# Stated goal
Your task is to quote exactly the run of lines that starts at the line containing "Write the three.js" and ends at the line containing "---- Driving dimensions", including both.

# Given records
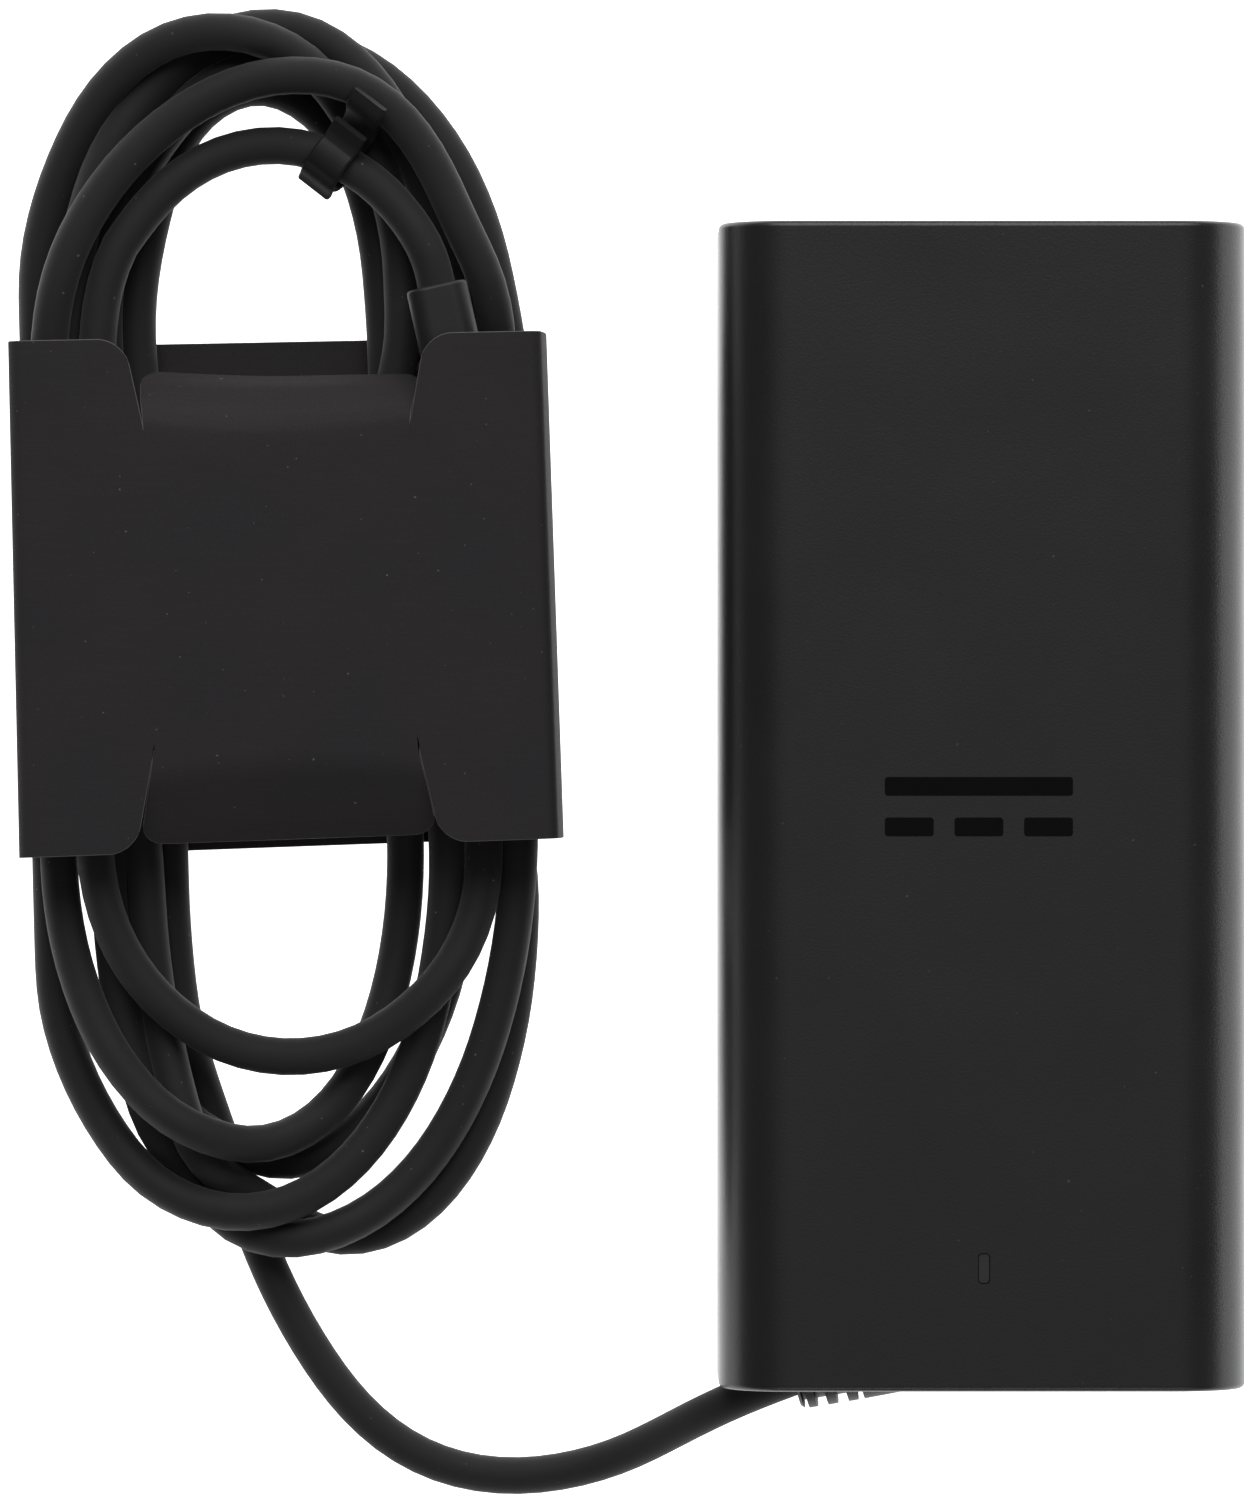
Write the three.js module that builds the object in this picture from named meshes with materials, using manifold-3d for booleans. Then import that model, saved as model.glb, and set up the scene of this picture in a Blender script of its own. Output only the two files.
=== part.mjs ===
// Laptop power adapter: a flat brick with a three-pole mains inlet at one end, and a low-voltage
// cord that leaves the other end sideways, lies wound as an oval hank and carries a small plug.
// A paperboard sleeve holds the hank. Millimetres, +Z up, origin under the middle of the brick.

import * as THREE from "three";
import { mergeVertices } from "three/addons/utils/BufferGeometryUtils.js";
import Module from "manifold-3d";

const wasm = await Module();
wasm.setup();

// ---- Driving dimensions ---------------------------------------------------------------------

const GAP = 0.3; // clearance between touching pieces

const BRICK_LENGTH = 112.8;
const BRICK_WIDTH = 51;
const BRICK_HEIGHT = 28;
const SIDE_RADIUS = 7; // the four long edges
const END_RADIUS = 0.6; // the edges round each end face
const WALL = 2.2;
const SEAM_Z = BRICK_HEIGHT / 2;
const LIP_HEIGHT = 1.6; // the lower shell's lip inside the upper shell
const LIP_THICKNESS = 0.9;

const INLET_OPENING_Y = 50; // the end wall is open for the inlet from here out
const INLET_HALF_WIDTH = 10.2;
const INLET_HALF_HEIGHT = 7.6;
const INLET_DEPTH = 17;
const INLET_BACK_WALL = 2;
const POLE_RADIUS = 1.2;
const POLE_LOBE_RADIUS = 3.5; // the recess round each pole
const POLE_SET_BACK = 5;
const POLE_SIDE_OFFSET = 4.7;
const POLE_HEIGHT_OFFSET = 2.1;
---
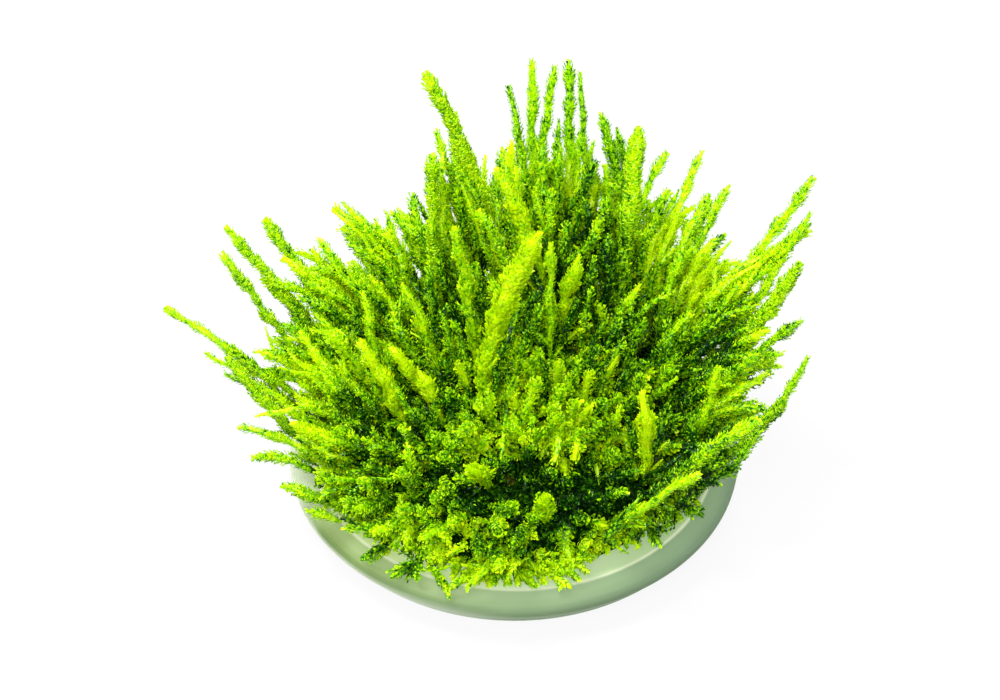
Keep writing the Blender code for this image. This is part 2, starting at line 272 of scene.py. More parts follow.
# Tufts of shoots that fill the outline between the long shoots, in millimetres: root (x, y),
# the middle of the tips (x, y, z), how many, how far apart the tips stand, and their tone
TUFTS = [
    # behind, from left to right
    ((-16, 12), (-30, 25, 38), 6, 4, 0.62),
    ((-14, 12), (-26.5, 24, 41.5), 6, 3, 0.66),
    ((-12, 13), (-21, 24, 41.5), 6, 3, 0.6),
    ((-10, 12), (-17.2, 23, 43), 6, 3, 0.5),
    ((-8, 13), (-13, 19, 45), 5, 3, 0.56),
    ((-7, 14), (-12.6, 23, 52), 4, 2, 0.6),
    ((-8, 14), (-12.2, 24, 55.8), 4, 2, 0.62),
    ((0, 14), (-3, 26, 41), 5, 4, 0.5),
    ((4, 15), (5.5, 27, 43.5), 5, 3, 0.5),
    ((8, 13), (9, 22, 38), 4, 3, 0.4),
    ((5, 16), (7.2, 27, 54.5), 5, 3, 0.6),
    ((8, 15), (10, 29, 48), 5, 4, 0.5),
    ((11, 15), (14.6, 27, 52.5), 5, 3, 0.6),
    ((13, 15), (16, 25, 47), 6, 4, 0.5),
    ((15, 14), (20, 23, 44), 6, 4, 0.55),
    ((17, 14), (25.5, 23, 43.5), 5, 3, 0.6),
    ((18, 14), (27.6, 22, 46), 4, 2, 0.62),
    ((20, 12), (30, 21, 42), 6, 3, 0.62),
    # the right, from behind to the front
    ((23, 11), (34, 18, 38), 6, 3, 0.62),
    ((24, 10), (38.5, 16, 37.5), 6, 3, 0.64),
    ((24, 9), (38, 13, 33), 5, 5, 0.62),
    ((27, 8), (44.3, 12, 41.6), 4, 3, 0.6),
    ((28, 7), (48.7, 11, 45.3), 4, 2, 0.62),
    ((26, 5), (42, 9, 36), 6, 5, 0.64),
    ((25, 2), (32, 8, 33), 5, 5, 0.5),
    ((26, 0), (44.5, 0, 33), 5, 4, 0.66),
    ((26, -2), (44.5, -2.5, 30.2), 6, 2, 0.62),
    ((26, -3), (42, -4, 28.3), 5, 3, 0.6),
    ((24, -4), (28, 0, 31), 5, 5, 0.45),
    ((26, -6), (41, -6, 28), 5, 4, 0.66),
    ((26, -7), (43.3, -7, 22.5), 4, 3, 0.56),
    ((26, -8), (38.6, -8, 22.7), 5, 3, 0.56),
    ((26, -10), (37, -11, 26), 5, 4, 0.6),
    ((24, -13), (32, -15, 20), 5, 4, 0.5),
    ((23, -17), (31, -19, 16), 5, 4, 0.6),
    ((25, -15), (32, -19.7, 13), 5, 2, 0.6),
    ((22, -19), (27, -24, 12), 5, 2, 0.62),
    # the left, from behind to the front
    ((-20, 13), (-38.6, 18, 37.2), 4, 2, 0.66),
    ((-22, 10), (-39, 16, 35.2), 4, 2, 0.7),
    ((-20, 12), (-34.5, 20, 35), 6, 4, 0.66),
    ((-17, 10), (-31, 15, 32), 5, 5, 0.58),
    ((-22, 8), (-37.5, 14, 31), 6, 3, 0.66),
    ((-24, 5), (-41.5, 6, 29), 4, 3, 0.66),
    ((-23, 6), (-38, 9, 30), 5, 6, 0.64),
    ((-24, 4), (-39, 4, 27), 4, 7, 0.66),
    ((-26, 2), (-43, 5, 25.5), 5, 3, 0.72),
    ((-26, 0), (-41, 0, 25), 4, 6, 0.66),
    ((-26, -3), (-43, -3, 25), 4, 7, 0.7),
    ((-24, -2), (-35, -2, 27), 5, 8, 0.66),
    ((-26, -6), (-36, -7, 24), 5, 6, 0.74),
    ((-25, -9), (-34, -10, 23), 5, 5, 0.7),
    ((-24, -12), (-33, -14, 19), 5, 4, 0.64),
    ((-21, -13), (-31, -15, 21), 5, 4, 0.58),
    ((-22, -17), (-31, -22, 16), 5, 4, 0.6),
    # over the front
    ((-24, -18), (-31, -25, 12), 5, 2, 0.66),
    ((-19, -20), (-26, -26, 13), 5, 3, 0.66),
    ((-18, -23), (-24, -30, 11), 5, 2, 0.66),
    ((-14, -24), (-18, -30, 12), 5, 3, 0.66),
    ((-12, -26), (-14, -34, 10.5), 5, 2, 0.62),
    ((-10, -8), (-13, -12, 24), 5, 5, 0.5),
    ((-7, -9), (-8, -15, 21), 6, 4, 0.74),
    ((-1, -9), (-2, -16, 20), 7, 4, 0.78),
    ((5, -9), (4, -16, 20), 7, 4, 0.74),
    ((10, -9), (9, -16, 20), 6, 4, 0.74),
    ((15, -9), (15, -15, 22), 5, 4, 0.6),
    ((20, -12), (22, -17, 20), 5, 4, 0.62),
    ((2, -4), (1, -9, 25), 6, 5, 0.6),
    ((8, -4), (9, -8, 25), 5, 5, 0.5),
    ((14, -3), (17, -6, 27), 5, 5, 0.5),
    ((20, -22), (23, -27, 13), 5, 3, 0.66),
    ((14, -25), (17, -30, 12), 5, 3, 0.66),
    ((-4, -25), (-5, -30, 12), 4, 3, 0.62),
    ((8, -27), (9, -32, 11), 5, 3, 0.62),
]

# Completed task
Write the three.js module that builds the object in this picture from named meshes with materials, using manifold-3d for booleans. Then import that model, saved as model.glb, and set up the scene of this picture in a Blender script of its own. Output only the two files.
=== part.mjs ===
// Laptop power adapter: a flat brick with a three-pole mains inlet at one end, and a low-voltage
// cord that leaves the other end sideways, lies wound as an oval hank and carries a small plug.
// A paperboard sleeve holds the hank. Millimetres, +Z up, origin under the middle of the brick.

import * as THREE from "three";
import { mergeVertices } from "three/addons/utils/BufferGeometryUtils.js";
import Module from "manifold-3d";

const wasm = await Module();
wasm.setup();

// ---- Driving dimensions ---------------------------------------------------------------------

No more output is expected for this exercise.